The AZEK Group LLC had also entered into a revolving credit facility, as amended and restated from time to time (the “Revolving Credit Facility”), with certain of the Company's direct and indirect subsidiaries and certain lenders party thereto. The Revolving Credit Facility provided for maximum aggregate borrowings of up to $150.0 million, subject to an asset-based borrowing base. The borrowing base was limited to a set percentage of eligible accounts receivable and inventory, less reserves that may be established by the administrative agent and the collateral agent in the exercise of their reasonable credit judgment. The AZEK Group LLC had the option to increase the commitments under the Revolving Credit Facility by up to $100.0 million, subject to certain conditions. On September 26, 2024, the Revolving Credit Facility was terminated. On September 26, 2024, the AZEK Group LLC entered into a new $375.0 million first lien revolving credit facility (the "2024 Revolving Credit Facility" and, together with the 2024 Term Loan Facility, the “Senior Secured Credit Facilities”).
A “commitment fee” accrued on any unused portion of the commitments under the Revolving Credit Facility during the preceding three calendar month period. The commitment fees were $0.1 million and $0.3 million under the Revolving Credit Facility for the three and six months ended March 31, 2024, respectively .
Current Credit Facilities
On September 26, 2024, The AZEK Group LLC (the “Borrower”), entered into a senior credit agreement (the “Senior Secured Credit Agreement”), consisting of the Senior Secured Credit Facilities.
The 2024 Term Loan Facility will mature on September 26, 2031, subject to acceleration or prepayment. Commencing on March 31, 2025, the 2024 Term Loan Facility will amortize in equal quarterly installments of 0.25% of the aggregate principal amount of the loans outstanding, subject to reduction for certain prepayments. The 2024 Revolving Credit Facility will mature on September 26, 2029 and the 2024 Revolving Credit Facility will not amortize.
All obligations under the Senior Secured Credit Facilities are unconditionally guaranteed jointly and severally by (i) the Company, (ii) the Borrower and (iii) the wholly owned domestic subsidiaries of the Borrower (the “Guarantors”). All future wholly-owned domestic subsidiaries of the Borrower will be required to guarantee the Senior Secured Credit Facilities, except to the extent such subsidiary is an immaterial subsidiary or an excluded subsidiary. The Senior Secured Credit Facilities are secured by a first priority security interest in the membership interests of the Borrower and substantially all of the present and future assets of the Borrower and the Guarantors named therein, including equity interests of their domestic subsidiaries, subject to certain exceptions.
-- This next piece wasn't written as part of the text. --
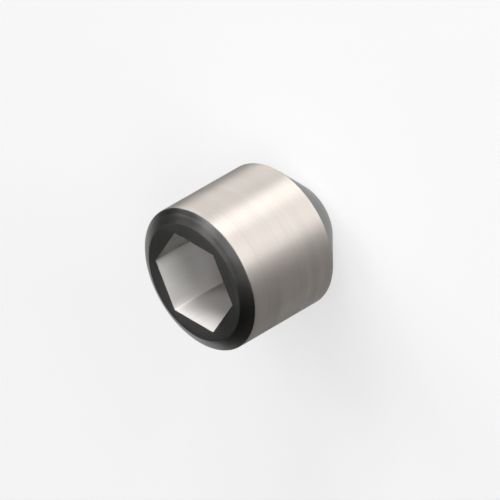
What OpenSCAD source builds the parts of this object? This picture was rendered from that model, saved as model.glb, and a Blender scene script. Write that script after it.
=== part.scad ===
// Cup point set screw: a headless screw that is driven by a hexagon socket
// and grips a shaft with the sharp ring of its cup point.
// It is turned from one bar and is one piece. Sizes are in millimetres.
// It stands on its cup point, with its axis along +Z and the socket on top.
// The body is a plain cylinder at the major diameter of its thread.

/* [Screw] */
// Major diameter of the thread
thread_d = 10; // [9:0.1:14]
// Overall length, from the cup ring to the socket face
screw_length = 10; // [9:0.1:40]

/* [Socket end] */
// Width of the chamfer round the socket face, measured along the radius
face_chamfer_w = 0.9; // [0.5:0.1:1.2]
// Angle of that chamfer, measured from the flat face
face_chamfer_angle = 30; // [20:1:45]

/* [Hexagon socket] */
// Size of the hexagon across its flats
socket_af = 6; // [4:0.1:6.4]
// Depth of the straight hexagon walls
socket_depth = 5; // [3:0.1:5.5]
// Full angle of the drilled cone below the hexagon
socket_tip_angle = 118; // [90:1:150]

/* [Cup point] */
// Diameter of the cup's outer edge
point_d = 5.1; // [4.4:0.1:6]
// Angle of the point's cone, measured from the flat end
point_angle = 45; // [30:1:50]
// Width of the flat ring round the cup
cup_land = 0.2; // [0.1:0.05:0.4]
// Full angle of the hollow cone in the cup
cup_angle = 118; // [100:1:130]

/* [Hidden] */

// Facets of the turned surfaces in the preview
turned_facets = 180;

hexagon_sides = 6;

// The hexagon is cut this far past the socket face, so that no skin is left.
cut_past = 1;

// Each cone's height follows from its two radii and its angle.
thread_r = thread_d / 2;
face_r = thread_r - face_chamfer_w;
face_chamfer_h = face_chamfer_w * tan(face_chamfer_angle);
point_r = point_d / 2;
point_h = (thread_r - point_r) * tan(point_angle);
cup_r = point_r - cup_land;
cup_depth = cup_r / tan(cup_angle / 2);

// The pilot hole under the hexagon just touches its flats.
pilot_r = socket_af / 2;
pilot_tip_h = pilot_r / tan(socket_tip_angle / 2);
socket_floor_z = screw_length - socket_depth;

// Corner radius of a hexagon of this size across its flats
function hexagon_r(across_flats) = across_flats / 2 / cos(180 / hexagon_sides);

// Half of the section of the turned bar, from the middle of the cup round
// the outside to the middle of the socket face.
function bar_section() = [
    [0, cup_depth],
    [cup_r, 0],
    [point_r, 0],
    [thread_r, point_h],
    [thread_r, screw_length - face_chamfer_h],
    [face_r, screw_length],
    [0, screw_length]
];

// The bar as turned: cup, ring, cone of the point, body, chamfer and face.
module turned_bar() {
    rotate_extrude($fn = turned_facets)
        polygon(bar_section());
}

// The straight walls for the key. Two corners lie on the X axis.
module key_hexagon() {
    translate([0, 0, socket_floor_z])
        cylinder(
            r = hexagon_r(socket_af),
            h = socket_depth + cut_past,
            $fn = hexagon_sides
        );
}

// The conical end of the pilot hole, below the floor of the hexagon.
module pilot_tip() {
    translate([0, 0, socket_floor_z - pilot_tip_h])
        rotate_extrude($fn = turned_facets)
            polygon([
                [0, 0],
                [pilot_r, pilot_tip_h],
                [0, pilot_tip_h]
            ]);
}

module set_screw() {
    color("silver")
        difference() {
            turned_bar();
            key_hexagon();
            pilot_tip();
        }
}

set_screw();
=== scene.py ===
"""A cup point set screw in plain steel, standing on its cup point."""
import math

import bmesh
import bpy
from mathutils import Matrix, Vector


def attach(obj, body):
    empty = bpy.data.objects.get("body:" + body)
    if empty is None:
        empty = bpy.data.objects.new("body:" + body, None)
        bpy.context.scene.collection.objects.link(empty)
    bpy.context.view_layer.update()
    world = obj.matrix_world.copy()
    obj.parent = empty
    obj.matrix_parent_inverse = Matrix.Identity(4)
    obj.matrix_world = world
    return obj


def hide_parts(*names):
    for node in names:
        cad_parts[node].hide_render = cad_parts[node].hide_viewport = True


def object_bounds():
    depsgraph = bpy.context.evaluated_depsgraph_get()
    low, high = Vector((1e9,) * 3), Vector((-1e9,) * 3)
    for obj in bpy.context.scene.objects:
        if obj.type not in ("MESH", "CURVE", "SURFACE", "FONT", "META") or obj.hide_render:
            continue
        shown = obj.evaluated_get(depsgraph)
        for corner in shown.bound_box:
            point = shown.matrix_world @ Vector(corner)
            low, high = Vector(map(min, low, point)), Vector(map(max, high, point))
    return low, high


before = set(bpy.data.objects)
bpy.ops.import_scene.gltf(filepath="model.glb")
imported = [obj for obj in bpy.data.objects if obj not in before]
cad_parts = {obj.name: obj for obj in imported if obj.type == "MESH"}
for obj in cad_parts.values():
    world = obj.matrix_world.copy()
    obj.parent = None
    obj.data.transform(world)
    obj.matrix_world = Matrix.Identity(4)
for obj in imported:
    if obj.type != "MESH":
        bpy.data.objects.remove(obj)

cad_low, cad_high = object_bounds()

MM = 0.001

# The turned bar
BODY_R = min(cad_high.x, cad_high.y)
LENGTH = cad_high.z
CHAMFER_W = 0.9 * MM
CHAMFER_ANGLE = math.radians(30)
CHAMFER_H = CHAMFER_W * math.tan(CHAMFER_ANGLE)
FACE_R = BODY_R - CHAMFER_W
POINT_R = 2.55 * MM
POINT_ANGLE = math.radians(45)
POINT_H = (BODY_R - POINT_R) * math.tan(POINT_ANGLE)
TURNED_STEPS = 256

# Its section ends this far inside the socket face, which is filled up to the hexagon
FACE_RING_W = 0.3 * MM

# The cup in the point
CUP_LAND = 0.2 * MM
CUP_ANGLE = math.radians(118)
CUP_R = POINT_R - CUP_LAND
CUP_DEPTH = CUP_R / math.tan(CUP_ANGLE / 2)

# How far the edges are broken, as tumbling leaves them, and in how many steps
BODY_EDGE = 0.05 * MM
FACE_EDGE = 0.04 * MM
RING_EDGE = 0.03 * MM
MOUTH_EDGE = 0.02 * MM
HEXAGON_CORNER = 0.04 * MM
EDGE_STEPS = 4
CORNER_STEPS = 3

# The hexagon socket. The pilot hole at its end stays just clear of the flats.
SOCKET_AF = 6.0 * MM
SOCKET_DEPTH = 5.0 * MM
SOCKET_TIP_ANGLE = math.radians(118)
PILOT_R = 2.96 * MM
MOUTH_AF = SOCKET_AF + 2 * MOUTH_EDGE
HEXAGON_SIDES = 6
FLAT_CUTS = 9

# Vertices nearer than this become one, and edges that turn more than this stay sharp
MERGE = 0.0001 * MM
SHARP_ANGLE = math.radians(25)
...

The interest rate applicable to loans under the 2024 Term Loan Facility equals (i) in the case of alternative base rate borrowings, the highest of (a) the Federal Funds Rate plus ½ of 1.00%, (b) the Prime Rate and (c) the one-month Term SOFR plus 1.00% per annum, provided that, in no event will the alternative base rate be less than 1.50% per annum, plus an applicable margin of 1.00% and (ii) in the case of SOFR borrowings, Term SOFR for the applicable interest period, provided that, in no event will Term SOFR be less than 0.50%, plus an applicable margin of 2.00%.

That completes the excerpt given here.